§ **Your instructions**
Using the data below, gather each line that includes the word "body".

§ **Material provided**

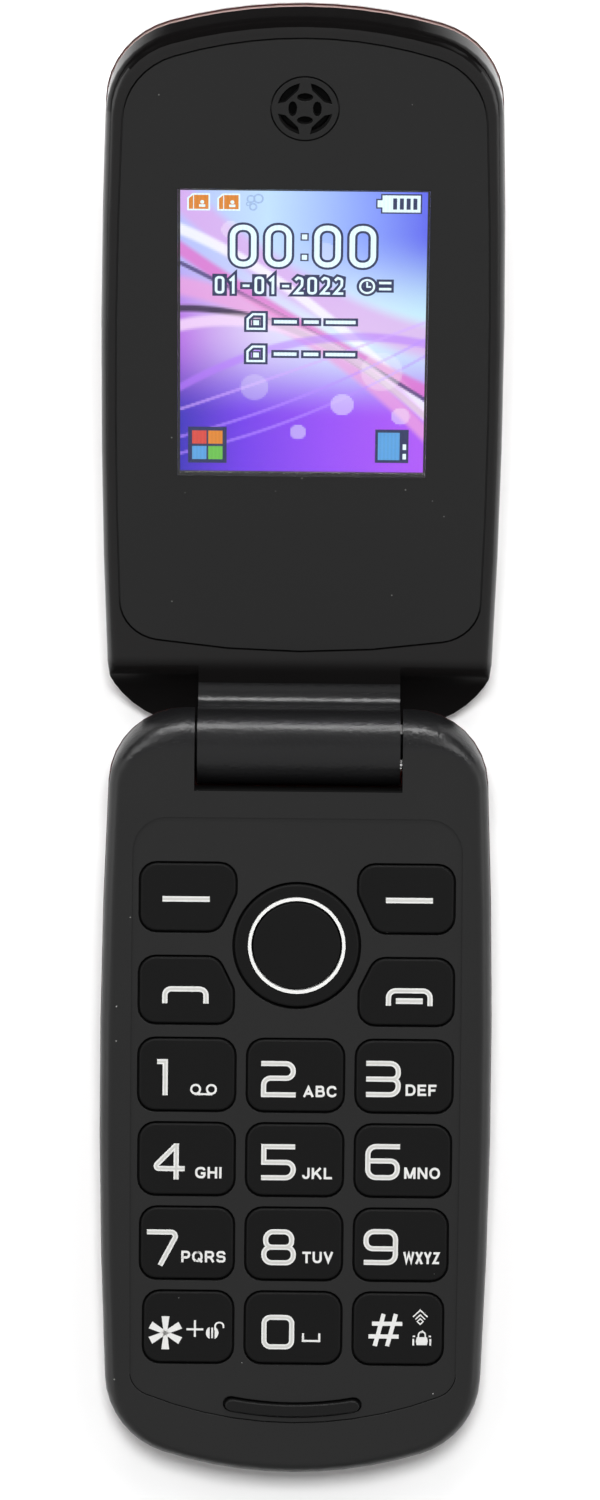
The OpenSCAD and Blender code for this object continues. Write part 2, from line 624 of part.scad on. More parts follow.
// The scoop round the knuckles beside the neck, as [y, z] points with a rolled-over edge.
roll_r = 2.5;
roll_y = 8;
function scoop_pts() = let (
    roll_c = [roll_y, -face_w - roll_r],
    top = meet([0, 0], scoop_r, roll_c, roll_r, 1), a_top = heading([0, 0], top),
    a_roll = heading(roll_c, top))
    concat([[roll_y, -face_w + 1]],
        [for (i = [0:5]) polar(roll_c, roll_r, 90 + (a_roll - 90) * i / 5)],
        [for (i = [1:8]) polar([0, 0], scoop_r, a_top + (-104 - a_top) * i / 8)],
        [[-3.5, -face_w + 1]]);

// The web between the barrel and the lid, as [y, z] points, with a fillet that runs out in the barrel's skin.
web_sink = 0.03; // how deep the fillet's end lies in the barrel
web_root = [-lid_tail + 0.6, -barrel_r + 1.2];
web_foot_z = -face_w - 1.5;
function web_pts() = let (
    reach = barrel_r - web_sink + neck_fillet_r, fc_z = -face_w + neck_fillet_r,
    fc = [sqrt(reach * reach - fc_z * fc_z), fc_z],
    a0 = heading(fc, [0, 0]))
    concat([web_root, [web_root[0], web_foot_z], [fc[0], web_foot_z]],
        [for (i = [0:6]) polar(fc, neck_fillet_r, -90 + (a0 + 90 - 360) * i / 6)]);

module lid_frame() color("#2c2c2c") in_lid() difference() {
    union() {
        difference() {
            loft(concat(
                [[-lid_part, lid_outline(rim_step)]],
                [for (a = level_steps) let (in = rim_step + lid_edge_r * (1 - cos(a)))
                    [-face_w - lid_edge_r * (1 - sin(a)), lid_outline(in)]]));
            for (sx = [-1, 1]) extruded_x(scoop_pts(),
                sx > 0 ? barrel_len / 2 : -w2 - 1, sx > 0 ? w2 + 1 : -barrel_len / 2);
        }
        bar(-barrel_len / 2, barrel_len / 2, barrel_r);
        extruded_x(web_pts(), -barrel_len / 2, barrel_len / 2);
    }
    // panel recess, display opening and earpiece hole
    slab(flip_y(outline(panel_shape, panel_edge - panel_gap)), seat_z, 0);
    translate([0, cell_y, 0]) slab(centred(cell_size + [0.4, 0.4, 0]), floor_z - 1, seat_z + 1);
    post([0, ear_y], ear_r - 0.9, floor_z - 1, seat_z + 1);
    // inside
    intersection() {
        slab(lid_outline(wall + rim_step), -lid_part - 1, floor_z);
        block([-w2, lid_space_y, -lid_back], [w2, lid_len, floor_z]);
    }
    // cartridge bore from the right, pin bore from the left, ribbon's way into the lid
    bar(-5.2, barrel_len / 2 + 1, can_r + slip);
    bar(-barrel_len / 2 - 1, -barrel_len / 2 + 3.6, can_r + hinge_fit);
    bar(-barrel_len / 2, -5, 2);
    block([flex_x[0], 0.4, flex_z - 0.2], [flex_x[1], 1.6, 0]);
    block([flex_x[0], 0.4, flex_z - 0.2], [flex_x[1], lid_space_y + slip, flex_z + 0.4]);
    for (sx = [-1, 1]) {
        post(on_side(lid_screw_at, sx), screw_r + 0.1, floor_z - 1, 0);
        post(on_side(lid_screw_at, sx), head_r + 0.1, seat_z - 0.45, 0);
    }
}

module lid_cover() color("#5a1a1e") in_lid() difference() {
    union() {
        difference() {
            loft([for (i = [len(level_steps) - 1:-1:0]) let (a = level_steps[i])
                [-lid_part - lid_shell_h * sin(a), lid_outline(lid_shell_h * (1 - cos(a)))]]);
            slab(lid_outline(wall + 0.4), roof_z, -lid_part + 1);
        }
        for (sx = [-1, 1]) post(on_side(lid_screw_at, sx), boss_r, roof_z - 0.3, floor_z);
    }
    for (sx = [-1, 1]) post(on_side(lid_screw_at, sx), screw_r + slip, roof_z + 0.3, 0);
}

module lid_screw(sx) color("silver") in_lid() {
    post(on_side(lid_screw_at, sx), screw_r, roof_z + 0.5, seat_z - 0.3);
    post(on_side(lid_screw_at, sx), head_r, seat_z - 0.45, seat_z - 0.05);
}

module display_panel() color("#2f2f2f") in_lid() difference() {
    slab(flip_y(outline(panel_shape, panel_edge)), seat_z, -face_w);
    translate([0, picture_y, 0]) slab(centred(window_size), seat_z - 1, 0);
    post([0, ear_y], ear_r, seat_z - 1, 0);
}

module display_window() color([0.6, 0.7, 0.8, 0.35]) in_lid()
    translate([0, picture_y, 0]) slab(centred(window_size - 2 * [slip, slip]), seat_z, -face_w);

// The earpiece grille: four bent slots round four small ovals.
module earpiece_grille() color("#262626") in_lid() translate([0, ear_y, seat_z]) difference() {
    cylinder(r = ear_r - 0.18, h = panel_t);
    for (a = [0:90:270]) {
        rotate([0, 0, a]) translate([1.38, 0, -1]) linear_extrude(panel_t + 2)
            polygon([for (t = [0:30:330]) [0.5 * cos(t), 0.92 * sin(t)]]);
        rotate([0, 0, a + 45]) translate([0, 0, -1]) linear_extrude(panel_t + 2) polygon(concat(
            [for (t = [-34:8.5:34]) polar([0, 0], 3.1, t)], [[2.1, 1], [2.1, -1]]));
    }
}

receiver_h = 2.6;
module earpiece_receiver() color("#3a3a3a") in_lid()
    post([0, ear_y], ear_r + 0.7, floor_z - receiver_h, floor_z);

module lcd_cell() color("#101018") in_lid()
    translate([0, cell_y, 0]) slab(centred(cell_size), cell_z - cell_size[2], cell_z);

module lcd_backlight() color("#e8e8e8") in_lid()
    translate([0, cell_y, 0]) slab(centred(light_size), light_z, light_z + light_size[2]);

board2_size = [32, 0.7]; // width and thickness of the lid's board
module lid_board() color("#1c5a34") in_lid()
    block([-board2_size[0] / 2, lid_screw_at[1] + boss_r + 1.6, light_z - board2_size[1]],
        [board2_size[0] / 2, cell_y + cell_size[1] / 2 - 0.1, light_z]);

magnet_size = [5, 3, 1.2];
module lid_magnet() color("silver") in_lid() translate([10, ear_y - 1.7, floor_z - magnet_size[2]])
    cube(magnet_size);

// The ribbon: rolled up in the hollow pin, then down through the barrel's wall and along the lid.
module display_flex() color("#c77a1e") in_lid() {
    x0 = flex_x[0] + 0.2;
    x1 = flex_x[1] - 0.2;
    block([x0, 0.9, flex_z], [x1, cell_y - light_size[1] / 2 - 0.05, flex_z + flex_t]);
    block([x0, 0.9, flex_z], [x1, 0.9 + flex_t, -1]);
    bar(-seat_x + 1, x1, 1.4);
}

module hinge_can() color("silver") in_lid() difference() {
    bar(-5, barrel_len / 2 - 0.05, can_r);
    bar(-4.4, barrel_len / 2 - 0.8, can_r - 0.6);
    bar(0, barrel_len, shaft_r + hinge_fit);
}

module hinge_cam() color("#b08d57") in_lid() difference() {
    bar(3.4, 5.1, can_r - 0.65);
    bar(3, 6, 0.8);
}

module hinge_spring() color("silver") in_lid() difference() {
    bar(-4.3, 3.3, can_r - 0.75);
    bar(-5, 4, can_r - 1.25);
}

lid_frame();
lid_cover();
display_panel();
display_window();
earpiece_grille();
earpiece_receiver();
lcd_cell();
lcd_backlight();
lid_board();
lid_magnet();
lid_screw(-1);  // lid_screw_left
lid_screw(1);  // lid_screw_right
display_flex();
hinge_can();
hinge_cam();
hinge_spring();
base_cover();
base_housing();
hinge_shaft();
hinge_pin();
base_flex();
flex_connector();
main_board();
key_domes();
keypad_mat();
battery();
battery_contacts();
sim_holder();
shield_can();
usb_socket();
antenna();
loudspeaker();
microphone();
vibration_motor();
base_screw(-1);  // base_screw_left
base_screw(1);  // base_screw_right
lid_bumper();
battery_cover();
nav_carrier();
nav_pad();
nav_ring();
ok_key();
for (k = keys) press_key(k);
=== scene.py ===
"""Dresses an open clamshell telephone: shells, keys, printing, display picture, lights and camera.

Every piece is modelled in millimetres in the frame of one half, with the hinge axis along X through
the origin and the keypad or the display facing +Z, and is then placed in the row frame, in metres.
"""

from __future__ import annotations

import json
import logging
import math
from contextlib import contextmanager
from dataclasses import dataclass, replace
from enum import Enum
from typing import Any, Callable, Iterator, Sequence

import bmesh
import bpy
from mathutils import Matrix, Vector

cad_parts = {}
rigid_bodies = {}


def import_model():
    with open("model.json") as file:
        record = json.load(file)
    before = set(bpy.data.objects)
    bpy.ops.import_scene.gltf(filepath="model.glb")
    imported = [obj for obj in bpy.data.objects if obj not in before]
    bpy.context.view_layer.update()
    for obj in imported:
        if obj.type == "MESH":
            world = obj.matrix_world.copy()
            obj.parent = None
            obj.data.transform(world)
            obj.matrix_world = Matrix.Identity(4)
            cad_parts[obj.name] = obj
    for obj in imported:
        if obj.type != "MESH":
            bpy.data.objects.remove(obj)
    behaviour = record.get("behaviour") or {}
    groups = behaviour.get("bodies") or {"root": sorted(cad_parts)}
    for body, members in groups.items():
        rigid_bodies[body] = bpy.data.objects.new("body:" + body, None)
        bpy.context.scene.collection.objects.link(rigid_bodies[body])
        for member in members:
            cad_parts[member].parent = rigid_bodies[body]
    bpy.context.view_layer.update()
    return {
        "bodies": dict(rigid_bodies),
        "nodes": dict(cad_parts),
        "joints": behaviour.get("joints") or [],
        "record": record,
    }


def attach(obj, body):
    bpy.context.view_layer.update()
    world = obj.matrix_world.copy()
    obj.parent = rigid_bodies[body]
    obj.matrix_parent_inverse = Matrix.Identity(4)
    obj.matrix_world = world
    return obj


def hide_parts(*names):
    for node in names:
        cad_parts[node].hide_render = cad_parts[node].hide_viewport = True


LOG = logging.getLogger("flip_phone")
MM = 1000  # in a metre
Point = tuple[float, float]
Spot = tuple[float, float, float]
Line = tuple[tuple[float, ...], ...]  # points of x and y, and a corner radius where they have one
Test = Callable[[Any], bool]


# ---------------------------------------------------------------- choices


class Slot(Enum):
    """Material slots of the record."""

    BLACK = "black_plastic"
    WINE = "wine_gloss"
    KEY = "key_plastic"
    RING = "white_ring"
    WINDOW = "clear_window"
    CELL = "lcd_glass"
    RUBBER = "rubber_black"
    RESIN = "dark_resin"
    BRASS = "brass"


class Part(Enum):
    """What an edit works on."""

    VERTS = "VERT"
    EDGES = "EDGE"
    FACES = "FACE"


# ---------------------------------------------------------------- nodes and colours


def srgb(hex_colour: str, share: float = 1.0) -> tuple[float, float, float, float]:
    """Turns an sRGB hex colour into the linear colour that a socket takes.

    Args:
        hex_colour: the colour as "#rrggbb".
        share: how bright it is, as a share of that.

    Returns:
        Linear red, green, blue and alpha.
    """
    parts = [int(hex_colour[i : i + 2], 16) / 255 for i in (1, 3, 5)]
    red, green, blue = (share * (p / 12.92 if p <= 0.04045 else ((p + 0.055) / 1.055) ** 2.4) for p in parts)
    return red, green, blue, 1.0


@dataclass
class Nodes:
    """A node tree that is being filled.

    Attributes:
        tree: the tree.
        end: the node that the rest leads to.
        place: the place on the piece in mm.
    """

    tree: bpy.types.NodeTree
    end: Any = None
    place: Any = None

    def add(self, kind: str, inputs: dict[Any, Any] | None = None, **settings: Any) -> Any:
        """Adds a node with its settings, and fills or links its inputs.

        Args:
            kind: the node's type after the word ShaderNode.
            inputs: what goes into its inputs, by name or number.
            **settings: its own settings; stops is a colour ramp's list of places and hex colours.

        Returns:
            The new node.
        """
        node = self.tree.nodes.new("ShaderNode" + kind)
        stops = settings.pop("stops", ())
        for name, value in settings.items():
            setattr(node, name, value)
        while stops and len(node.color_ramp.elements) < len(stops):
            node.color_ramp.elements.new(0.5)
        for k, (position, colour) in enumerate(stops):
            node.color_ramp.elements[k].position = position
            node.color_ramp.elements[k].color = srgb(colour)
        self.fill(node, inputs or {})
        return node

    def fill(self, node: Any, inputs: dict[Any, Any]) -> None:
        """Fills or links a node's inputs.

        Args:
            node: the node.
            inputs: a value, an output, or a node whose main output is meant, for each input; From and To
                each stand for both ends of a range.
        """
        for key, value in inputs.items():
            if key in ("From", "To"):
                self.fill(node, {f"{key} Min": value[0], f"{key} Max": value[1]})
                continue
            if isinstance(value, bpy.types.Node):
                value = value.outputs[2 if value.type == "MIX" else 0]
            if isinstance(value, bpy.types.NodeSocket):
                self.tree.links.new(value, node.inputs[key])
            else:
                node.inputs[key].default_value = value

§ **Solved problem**
    for body, members in groups.items():
        rigid_bodies[body] = bpy.data.objects.new("body:" + body, None)
        bpy.context.scene.collection.objects.link(rigid_bodies[body])
            cad_parts[member].parent = rigid_bodies[body]
def attach(obj, body):
    obj.parent = rigid_bodies[body]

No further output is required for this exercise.